My focus is moving toward page organization; I desire immediate, full engagement of the viewer. This cannot be achieved without the viewer's first encounter being head-on impactful. I will continue to explore this problem. My looking for answers will never end. You will see me exploring, drawing by drawing, painting by painting. Yesterday's drawings are steps along my way on the path that is this investigation.
Yesterday, while in the studio, I heard Samin Nosrat say, "I actually like constraints. I think it makes us more creative." Samin Nostrat is the author of the cookbook, "Salt, Fat, Acid, Heat".
We are all living in a time of home restriction, personally centric space, and social distancing. What remains is isolated creativity. Exhibits are cancelled. Galleries are shut. I am in the studio. I made this drawing yesterday. It moves toward an emotive realization of space: negative, positive, two dimensional, artificially three-dimensional. It is in contrast that makes for emotion; negative versus positive, and real two-dimensional space versus the artifice of three-dimensional space. This take I show today, this drawing from yesterday, moves closer toward my recent creative insight: I am moving toward robust expression of all I am able to express on a flat two-dimensional surface. The constraint of aloneness is good for finding my truth; right now, our world insists on the loneliness of self-dependence for self-expression.
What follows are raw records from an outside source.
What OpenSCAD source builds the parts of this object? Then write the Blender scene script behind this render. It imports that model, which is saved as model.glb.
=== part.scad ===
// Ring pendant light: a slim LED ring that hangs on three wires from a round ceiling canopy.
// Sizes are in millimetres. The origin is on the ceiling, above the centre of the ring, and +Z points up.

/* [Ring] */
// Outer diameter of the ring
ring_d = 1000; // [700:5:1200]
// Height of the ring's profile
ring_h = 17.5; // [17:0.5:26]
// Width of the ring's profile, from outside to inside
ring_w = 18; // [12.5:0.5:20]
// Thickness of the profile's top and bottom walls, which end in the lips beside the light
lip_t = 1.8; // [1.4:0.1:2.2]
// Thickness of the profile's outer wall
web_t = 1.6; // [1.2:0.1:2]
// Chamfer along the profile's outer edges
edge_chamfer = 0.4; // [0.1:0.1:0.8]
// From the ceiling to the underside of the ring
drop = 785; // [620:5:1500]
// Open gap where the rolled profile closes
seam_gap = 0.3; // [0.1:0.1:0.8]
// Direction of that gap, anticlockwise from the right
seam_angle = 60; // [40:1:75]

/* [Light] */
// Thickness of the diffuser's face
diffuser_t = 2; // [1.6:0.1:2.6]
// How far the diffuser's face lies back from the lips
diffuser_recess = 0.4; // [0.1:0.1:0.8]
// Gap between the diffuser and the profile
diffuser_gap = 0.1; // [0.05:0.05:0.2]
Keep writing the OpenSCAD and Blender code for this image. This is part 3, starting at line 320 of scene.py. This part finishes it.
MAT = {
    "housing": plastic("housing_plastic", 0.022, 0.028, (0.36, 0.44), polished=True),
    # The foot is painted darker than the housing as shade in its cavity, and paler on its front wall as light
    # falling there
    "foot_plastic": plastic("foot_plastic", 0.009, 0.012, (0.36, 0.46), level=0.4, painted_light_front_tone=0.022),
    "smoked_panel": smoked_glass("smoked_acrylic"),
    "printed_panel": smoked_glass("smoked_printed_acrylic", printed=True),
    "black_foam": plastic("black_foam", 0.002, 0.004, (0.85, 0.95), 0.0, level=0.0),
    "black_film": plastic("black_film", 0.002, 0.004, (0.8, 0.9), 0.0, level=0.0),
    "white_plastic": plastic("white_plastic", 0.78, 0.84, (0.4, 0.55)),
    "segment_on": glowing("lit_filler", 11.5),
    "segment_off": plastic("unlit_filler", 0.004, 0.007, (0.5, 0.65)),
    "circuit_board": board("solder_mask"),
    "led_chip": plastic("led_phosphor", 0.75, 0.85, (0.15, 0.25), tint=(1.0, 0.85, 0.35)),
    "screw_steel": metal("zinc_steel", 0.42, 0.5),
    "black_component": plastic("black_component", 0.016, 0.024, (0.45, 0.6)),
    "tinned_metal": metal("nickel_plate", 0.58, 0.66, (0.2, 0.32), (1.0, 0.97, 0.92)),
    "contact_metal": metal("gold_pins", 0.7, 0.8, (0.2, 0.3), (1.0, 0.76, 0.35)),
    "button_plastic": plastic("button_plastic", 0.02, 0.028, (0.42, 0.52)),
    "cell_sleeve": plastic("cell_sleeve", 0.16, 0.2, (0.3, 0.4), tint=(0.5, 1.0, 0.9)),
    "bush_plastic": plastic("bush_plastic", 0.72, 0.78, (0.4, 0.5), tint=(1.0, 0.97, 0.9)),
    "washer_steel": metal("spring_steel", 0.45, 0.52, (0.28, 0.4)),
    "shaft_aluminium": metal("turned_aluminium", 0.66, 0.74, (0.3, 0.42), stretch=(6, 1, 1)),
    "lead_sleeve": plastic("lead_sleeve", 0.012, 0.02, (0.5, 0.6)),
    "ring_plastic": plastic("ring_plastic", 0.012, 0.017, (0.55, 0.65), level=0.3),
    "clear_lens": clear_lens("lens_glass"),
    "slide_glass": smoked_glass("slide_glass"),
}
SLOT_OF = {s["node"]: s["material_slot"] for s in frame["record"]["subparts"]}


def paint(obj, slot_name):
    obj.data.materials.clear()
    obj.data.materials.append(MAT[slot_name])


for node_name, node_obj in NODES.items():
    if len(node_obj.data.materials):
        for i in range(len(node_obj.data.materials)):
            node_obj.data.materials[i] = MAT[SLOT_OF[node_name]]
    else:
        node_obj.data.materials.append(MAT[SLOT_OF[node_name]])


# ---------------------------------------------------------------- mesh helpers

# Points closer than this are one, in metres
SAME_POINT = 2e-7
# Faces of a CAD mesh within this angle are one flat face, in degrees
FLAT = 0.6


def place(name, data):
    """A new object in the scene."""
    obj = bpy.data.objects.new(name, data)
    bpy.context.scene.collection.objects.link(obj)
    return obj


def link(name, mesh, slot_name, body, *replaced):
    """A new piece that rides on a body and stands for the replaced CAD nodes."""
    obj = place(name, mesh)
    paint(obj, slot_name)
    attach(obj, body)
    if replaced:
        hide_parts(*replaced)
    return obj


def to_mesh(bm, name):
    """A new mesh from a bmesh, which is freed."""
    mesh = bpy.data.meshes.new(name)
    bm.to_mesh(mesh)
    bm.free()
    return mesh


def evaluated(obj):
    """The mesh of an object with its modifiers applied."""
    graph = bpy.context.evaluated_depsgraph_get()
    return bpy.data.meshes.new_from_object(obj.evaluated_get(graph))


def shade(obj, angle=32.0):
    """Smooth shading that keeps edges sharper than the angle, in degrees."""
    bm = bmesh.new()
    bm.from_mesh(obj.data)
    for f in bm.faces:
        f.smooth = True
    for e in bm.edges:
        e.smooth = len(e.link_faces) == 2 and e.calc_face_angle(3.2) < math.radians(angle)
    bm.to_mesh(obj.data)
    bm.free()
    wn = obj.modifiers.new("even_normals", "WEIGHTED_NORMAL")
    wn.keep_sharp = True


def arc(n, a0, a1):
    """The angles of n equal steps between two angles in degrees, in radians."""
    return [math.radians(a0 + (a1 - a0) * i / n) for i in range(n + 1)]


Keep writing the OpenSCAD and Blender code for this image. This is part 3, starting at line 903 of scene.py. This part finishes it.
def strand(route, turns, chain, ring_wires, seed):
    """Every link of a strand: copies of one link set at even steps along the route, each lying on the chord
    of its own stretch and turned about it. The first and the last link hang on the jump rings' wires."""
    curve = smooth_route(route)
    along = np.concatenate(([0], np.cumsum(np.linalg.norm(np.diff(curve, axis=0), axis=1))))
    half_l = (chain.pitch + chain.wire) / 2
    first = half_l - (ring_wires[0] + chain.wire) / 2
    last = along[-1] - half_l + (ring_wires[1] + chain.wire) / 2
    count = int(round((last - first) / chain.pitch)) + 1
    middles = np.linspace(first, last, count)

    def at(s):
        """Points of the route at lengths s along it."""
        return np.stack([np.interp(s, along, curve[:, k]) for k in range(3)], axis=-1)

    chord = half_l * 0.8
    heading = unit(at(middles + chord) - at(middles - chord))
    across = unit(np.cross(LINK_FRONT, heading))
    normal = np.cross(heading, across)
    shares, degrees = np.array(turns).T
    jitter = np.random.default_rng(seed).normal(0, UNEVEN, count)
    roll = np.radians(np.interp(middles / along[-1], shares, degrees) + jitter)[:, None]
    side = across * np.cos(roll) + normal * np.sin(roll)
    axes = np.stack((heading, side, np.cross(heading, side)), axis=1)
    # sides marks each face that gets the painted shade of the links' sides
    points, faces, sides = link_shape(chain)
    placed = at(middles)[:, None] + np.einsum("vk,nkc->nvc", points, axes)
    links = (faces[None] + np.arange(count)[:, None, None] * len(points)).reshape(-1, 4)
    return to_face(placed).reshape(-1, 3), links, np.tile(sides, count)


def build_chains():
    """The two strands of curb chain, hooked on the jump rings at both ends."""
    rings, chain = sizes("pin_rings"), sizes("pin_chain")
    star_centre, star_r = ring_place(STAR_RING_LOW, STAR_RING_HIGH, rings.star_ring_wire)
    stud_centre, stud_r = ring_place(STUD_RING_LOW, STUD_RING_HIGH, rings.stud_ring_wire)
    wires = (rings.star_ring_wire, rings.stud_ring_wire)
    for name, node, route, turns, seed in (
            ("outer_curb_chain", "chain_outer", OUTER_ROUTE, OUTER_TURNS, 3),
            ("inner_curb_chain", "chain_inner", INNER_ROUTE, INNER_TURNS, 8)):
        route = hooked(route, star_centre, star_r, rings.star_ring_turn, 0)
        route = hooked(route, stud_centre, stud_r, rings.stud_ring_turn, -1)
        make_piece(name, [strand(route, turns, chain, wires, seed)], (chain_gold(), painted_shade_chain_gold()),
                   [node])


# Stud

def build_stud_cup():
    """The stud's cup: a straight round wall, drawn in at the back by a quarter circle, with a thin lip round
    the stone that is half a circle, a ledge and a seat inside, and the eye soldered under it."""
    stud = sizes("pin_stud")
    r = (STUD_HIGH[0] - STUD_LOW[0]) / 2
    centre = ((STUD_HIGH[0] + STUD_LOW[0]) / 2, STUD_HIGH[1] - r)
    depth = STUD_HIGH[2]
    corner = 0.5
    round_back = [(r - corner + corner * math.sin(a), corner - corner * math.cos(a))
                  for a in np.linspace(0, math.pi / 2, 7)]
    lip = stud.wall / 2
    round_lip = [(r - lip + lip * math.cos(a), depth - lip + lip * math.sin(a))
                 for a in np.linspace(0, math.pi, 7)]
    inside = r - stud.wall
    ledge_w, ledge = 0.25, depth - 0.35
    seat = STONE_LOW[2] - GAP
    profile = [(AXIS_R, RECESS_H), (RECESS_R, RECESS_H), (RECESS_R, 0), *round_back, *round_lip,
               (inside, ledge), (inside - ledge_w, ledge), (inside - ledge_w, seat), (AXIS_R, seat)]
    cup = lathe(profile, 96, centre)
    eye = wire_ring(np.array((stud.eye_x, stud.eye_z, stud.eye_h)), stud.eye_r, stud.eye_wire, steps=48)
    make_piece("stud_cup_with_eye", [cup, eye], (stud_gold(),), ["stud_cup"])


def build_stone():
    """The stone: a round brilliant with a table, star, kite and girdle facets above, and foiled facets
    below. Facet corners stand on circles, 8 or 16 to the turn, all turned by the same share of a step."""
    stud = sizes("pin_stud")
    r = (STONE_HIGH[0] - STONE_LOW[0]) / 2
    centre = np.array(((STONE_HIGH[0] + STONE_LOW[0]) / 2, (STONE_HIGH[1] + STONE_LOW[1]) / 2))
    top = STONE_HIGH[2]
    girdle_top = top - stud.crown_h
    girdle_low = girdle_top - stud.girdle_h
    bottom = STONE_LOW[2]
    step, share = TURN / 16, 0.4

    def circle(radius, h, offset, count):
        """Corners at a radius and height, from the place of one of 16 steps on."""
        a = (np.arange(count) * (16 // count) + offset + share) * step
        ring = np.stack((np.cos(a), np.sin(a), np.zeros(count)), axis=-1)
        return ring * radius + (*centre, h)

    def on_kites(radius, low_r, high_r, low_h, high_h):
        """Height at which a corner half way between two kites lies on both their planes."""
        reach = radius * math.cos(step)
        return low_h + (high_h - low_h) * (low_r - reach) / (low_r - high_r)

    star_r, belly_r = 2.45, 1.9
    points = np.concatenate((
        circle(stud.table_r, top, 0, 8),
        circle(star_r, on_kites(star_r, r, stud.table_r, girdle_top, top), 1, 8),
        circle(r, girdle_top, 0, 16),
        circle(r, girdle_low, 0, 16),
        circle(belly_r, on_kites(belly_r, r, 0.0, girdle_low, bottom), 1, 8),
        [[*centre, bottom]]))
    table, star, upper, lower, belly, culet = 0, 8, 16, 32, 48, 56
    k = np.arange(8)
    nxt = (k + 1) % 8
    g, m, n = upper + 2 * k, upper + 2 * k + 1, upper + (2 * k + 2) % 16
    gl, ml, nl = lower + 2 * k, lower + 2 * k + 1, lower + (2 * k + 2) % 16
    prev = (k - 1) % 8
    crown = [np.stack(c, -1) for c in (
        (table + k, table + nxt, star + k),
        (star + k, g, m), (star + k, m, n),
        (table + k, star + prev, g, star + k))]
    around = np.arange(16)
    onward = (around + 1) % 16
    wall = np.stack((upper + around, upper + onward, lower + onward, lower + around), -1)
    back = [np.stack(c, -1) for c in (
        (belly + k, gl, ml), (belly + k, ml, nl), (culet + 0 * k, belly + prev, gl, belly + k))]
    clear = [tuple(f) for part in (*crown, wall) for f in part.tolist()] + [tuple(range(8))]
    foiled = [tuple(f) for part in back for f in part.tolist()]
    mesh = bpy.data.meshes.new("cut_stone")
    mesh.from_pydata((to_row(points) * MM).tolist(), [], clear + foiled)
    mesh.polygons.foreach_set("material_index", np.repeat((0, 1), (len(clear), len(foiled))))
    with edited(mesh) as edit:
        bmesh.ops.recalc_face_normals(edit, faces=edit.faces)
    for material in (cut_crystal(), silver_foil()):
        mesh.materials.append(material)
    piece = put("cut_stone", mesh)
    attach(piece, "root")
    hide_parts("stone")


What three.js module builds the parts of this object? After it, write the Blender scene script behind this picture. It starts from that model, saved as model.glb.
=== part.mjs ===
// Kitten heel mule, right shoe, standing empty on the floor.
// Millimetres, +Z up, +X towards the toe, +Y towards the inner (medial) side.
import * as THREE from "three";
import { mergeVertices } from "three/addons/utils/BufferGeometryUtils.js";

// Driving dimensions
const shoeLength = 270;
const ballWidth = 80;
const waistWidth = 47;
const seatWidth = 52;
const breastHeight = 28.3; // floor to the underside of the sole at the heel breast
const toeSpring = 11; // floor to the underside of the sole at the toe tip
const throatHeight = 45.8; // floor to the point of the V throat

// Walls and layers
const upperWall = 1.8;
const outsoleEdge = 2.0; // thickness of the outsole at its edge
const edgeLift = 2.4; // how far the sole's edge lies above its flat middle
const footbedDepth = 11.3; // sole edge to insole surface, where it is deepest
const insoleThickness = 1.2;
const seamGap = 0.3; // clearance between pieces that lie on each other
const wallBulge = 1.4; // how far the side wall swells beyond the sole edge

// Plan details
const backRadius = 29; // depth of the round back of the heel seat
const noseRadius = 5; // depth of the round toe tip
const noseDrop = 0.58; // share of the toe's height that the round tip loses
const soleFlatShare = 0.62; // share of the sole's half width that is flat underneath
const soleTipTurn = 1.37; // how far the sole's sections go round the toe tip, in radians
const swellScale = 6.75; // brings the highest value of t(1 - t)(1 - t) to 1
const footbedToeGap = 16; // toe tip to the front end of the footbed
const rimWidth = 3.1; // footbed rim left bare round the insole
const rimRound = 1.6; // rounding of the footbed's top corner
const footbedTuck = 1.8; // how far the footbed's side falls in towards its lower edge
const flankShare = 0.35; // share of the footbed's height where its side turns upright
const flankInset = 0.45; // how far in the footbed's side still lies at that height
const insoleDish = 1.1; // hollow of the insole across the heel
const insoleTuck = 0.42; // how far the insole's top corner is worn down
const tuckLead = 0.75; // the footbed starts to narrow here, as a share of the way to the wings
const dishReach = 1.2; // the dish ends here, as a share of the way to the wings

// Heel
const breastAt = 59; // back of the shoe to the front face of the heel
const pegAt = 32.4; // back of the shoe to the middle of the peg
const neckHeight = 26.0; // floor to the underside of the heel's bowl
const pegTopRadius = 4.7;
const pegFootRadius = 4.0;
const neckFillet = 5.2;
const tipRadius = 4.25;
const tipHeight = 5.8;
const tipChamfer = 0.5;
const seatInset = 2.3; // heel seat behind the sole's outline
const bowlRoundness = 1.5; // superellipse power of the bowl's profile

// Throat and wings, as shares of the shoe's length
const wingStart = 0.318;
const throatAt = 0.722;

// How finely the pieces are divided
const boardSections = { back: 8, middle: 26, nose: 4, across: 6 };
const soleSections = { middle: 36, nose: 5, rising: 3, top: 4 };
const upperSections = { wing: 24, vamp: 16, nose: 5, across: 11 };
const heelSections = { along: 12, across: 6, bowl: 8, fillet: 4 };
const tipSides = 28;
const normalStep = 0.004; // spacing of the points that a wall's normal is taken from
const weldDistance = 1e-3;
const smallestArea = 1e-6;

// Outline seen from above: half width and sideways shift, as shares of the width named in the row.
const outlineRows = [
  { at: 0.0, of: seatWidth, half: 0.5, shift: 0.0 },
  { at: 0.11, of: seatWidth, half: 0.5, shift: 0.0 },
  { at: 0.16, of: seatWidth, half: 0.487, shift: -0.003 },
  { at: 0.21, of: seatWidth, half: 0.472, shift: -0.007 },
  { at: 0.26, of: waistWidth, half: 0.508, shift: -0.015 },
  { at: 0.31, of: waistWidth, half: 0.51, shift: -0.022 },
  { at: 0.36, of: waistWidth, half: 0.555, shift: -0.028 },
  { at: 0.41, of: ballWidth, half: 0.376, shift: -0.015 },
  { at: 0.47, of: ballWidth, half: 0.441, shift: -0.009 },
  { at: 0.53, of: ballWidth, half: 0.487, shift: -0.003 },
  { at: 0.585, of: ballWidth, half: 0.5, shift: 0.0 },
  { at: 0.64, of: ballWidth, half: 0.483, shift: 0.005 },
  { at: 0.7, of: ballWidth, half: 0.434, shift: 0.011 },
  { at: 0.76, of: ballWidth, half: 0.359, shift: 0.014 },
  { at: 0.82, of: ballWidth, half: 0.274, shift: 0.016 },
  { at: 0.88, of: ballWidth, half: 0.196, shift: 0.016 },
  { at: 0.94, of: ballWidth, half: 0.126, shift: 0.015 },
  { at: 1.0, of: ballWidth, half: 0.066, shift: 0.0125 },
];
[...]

Over the last weeks I have taken risks. I have made many drawings, most very different than the image I show today, Yesterday's drawing is a result of that search, a search through nonsense and failure and some success. I have been in the process of sorting out authentic emotive and intellectual representation, sorting it from the nonsense that resides in my head. For me, nonsense must be seen to be recognized as nonsense; then it can be tossed away. This is my creative process. I like the drawing I show today because it is closer to my personal reality. Making falderal is easy. Making substance is difficult. This drawing has substance.